◆ **Task prompt**:
From the entries below, list each line with "return".

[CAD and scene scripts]
----------------

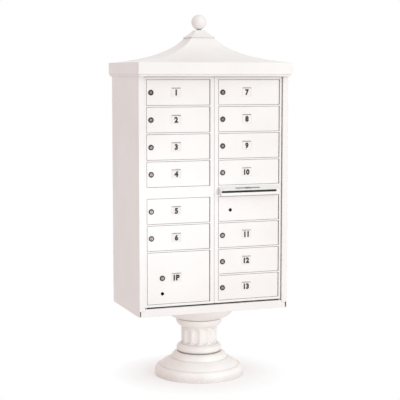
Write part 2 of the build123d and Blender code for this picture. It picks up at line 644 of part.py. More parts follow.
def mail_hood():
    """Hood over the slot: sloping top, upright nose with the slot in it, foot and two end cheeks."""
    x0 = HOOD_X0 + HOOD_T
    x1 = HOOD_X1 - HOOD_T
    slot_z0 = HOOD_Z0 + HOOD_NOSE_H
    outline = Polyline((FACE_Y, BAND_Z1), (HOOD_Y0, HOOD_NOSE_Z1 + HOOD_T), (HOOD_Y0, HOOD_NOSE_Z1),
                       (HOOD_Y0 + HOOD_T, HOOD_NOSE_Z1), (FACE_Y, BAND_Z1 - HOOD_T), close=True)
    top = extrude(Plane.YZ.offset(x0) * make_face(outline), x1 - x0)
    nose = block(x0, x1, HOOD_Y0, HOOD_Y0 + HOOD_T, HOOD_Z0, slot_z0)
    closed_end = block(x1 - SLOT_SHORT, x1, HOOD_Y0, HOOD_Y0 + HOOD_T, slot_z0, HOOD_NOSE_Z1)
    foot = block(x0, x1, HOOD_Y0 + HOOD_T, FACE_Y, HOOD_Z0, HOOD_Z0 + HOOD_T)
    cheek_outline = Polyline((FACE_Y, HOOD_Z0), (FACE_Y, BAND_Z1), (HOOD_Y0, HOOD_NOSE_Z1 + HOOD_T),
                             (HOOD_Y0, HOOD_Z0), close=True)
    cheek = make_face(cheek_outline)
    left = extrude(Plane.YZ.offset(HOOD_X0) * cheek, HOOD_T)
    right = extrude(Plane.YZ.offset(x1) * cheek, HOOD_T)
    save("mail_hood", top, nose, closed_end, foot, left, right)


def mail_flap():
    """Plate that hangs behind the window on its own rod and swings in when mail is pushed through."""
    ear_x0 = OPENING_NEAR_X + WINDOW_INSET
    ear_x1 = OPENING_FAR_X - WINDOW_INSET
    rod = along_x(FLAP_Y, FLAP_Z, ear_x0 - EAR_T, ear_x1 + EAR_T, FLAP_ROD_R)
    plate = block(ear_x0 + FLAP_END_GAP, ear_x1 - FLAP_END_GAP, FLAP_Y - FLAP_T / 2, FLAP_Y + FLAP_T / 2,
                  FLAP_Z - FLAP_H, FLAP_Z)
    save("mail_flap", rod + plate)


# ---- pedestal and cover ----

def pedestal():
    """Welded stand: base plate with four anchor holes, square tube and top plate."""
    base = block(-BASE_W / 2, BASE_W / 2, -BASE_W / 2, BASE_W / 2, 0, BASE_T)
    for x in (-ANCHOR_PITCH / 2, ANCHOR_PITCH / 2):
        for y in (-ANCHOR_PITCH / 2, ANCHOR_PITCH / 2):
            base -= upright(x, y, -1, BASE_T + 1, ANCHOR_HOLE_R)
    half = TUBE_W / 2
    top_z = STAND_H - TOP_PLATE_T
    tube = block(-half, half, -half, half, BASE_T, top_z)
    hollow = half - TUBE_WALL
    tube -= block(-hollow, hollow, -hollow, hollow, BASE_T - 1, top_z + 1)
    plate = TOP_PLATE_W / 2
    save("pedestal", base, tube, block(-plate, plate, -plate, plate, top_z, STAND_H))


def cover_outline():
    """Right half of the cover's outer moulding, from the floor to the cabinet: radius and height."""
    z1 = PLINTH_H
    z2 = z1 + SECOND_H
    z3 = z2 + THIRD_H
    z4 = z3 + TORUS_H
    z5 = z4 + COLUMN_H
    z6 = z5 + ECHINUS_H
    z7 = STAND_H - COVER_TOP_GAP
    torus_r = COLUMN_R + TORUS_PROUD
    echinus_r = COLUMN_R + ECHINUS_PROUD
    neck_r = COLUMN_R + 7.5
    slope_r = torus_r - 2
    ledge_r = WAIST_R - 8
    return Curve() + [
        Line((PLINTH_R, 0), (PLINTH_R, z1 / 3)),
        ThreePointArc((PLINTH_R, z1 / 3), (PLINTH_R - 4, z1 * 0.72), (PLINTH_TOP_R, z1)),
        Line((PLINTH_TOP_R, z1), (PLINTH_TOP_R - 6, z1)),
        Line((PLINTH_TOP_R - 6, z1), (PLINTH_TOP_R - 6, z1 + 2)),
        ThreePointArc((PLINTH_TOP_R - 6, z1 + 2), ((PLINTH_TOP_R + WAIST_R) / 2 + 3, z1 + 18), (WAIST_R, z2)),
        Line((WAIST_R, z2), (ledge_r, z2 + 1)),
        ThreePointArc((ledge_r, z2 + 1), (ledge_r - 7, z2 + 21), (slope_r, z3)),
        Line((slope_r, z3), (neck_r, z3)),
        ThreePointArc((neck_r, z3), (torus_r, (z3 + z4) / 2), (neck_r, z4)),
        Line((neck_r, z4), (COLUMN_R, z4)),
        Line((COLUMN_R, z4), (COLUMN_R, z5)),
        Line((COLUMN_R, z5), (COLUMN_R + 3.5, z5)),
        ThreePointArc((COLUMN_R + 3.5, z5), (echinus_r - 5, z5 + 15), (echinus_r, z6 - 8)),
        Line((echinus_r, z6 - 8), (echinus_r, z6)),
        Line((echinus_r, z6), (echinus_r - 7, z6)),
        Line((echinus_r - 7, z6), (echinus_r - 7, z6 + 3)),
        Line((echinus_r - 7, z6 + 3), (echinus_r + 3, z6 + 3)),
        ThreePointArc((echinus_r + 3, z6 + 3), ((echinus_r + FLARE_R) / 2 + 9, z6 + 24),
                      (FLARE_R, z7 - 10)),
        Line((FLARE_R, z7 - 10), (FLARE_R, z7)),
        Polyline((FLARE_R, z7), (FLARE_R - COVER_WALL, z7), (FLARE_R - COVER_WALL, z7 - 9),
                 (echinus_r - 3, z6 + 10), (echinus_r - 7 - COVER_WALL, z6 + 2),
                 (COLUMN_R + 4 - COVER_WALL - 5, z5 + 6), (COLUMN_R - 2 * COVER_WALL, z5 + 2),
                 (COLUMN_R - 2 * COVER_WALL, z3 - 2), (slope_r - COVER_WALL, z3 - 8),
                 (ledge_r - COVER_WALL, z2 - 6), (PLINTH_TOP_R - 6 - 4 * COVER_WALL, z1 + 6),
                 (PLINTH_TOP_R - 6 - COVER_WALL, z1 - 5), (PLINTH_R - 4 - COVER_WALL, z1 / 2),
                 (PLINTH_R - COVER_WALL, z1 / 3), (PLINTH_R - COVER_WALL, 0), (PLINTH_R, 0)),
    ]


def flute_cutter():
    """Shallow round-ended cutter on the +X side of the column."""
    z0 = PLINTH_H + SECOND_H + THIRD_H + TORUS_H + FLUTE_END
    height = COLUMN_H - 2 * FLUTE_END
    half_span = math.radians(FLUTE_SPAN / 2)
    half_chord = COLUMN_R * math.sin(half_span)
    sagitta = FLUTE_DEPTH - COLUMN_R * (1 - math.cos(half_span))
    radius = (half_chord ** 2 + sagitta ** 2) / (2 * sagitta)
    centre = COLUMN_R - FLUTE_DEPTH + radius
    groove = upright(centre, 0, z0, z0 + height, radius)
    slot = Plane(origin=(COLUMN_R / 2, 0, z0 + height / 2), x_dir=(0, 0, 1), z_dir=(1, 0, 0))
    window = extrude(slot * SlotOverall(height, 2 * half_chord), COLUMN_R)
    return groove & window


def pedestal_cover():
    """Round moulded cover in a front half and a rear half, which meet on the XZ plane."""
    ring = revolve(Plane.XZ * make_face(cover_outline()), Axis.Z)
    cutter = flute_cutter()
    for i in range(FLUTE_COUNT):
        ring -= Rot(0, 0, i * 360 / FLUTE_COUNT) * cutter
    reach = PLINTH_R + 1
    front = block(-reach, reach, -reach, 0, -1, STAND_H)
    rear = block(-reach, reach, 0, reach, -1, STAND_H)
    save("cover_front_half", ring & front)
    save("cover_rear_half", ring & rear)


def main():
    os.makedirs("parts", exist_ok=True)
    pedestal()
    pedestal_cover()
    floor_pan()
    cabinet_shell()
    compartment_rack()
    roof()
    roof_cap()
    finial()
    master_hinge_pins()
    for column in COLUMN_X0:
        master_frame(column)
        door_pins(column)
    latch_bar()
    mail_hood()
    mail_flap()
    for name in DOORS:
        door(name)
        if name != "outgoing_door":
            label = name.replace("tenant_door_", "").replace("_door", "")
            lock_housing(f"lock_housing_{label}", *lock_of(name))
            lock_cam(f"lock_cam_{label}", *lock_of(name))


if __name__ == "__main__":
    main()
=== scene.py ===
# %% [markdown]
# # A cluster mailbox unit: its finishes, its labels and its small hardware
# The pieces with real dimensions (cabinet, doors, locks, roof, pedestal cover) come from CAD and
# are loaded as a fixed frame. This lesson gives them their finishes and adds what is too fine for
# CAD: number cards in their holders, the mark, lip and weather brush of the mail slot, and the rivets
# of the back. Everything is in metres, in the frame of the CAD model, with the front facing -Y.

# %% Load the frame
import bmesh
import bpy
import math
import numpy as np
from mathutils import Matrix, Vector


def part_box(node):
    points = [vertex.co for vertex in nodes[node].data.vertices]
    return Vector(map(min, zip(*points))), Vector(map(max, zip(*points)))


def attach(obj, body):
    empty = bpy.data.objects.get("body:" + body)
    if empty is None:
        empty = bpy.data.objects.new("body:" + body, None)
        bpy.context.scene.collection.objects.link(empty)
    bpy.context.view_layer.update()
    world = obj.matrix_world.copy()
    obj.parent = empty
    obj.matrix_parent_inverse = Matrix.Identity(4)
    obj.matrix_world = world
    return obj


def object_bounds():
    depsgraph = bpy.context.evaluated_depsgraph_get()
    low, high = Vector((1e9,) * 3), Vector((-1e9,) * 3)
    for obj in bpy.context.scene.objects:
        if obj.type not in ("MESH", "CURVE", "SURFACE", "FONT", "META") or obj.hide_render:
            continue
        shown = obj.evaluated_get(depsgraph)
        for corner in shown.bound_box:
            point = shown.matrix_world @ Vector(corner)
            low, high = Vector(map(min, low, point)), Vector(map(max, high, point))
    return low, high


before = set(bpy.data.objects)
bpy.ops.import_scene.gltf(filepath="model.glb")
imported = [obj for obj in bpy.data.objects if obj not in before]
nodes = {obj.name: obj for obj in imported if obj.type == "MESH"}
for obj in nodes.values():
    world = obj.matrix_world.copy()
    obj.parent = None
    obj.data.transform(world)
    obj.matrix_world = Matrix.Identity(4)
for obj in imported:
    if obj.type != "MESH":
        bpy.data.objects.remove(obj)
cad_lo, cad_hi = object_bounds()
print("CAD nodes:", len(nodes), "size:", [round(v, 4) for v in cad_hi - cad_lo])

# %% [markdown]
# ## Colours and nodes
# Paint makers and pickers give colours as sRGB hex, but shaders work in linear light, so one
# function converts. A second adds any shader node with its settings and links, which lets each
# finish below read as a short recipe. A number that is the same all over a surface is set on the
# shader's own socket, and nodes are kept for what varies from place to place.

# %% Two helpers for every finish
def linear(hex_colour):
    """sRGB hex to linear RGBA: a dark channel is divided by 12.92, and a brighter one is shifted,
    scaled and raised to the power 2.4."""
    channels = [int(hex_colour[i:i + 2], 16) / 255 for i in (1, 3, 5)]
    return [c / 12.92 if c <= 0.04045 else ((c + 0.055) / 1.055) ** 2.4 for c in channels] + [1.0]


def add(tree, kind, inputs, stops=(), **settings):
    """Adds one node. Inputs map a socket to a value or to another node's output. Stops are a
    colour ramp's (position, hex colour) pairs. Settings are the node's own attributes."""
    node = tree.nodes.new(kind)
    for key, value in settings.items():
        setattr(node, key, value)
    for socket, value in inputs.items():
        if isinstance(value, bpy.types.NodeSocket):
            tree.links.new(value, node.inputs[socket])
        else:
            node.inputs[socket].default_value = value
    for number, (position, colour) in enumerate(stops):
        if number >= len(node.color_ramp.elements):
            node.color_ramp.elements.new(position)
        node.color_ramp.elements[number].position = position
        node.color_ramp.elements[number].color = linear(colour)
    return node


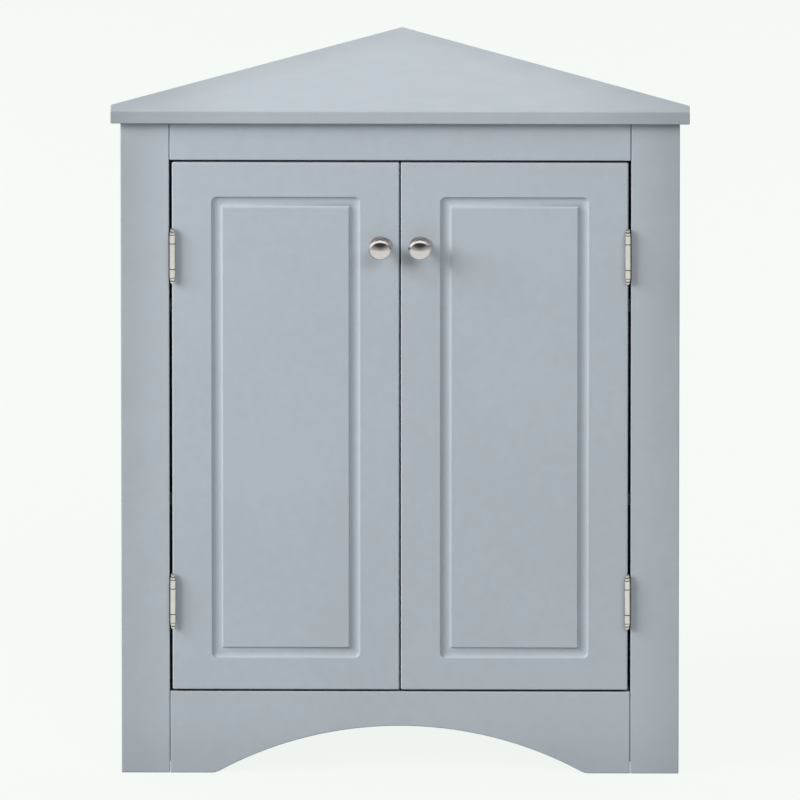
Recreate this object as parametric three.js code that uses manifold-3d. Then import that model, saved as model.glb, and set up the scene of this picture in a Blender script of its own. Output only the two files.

----------------

◆ **Solved problem**:
    return Curve() + [
    return groove & window
    return Vector(map(min, zip(*points))), Vector(map(max, zip(*points)))
    return obj
    return low, high
    return [c / 12.92 if c <= 0.04045 else ((c + 0.055) / 1.055) ** 2.4 for c in channels] + [1.0]
    return node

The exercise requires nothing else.